On August 20, 2024, Sierra Club and two Appalachian Power customers jointly filed a lawsuit in the Southern District of West Virginia against the West Virginia Public Service Commission (PSC) for their 2021 directive to utility company, Appalachian Power, to run their coal plants at a 69% capacity factor (how consistently a power plant operates at its maximum potential)–higher than the regional average capacity factor of 42% implemented over the last decade. Sierra Club’s lawsuit argues that this directive interferes with the jurisdiction of the Federal Energy Regulatory Commission’s (FERC) by undermining laws and safeguards that protect the public from unjust rate increases and higher electricity bills across the region.
In the past 7 years, Appalachian Power has never hit this 69% capacity factor, because it would be uneconomic to do so. This new directive forces their coal plants to bid and clear in a wholesale energy market (even if it means operating uneconomically), an area that is exclusively within FERC’s jurisdiction. If it made economic sense for these coal plants to run as much as the PSC’s directive required, they would have been doing so already. Instead, Appalachian Power now has to pay more to keep their coal plants open, locking in costly long-term coal contracts and spending hundreds of millions to try to comply with public health and environmental regulations when more affordable and cleaner energy solutions are available. Appalachian Power doesn’t internalize these costs, instead it passes them onto ratepayers whose bills are up 20% since the directive was implemented.

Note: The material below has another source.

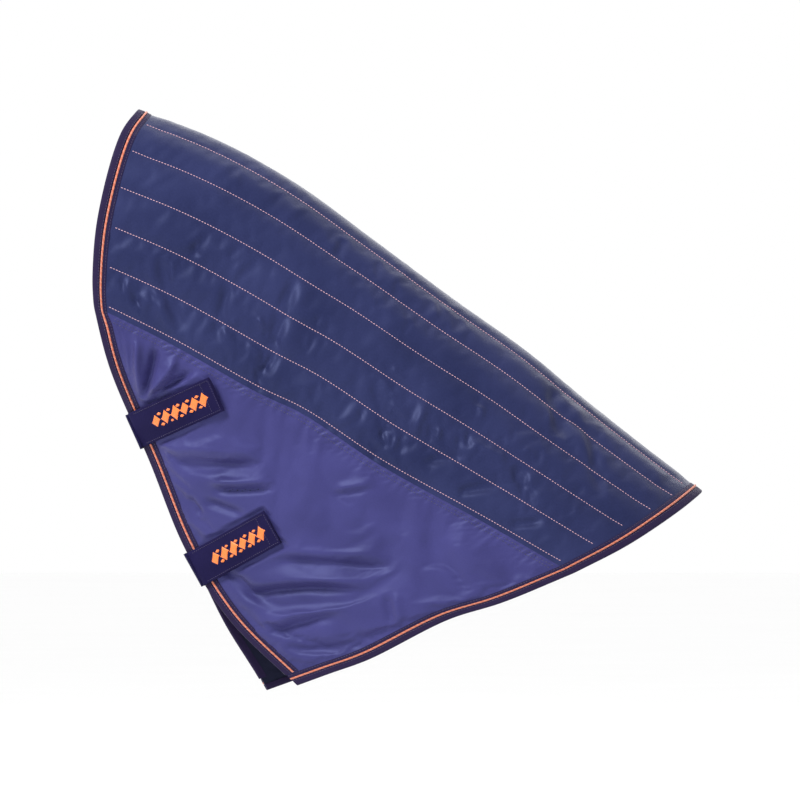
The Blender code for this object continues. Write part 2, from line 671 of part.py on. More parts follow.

The people of West Virginia are picking up the tab for this polluting energy directive that harms residents’ quality of life and stymies a just and clean energy transition. Under this regulation, West Virginians will continue to face more air and water pollution leading to health impacts, like cancer and asthma. Moreover, West Virginia families and businesses can’t afford these ongoing rate hikes–nearly 30% of households in West Virginia said they’ve had to forgo essential expenses for at least one month to pay their energy bills. Through legal action, Sierra Club hopes to throw out the PSC’s directive and ensure that the public is protected from unreasonable rate hikes that subsidize uneconomic coal plants.
Sierra Club is represented in this lawsuit by Appalachian Mountain Advocates. Sierra Club Environmental Law Program Attorneys Casey Roberts, Dori Jaffe, and Megan Wachspress were instrumental in developing the lawsuit.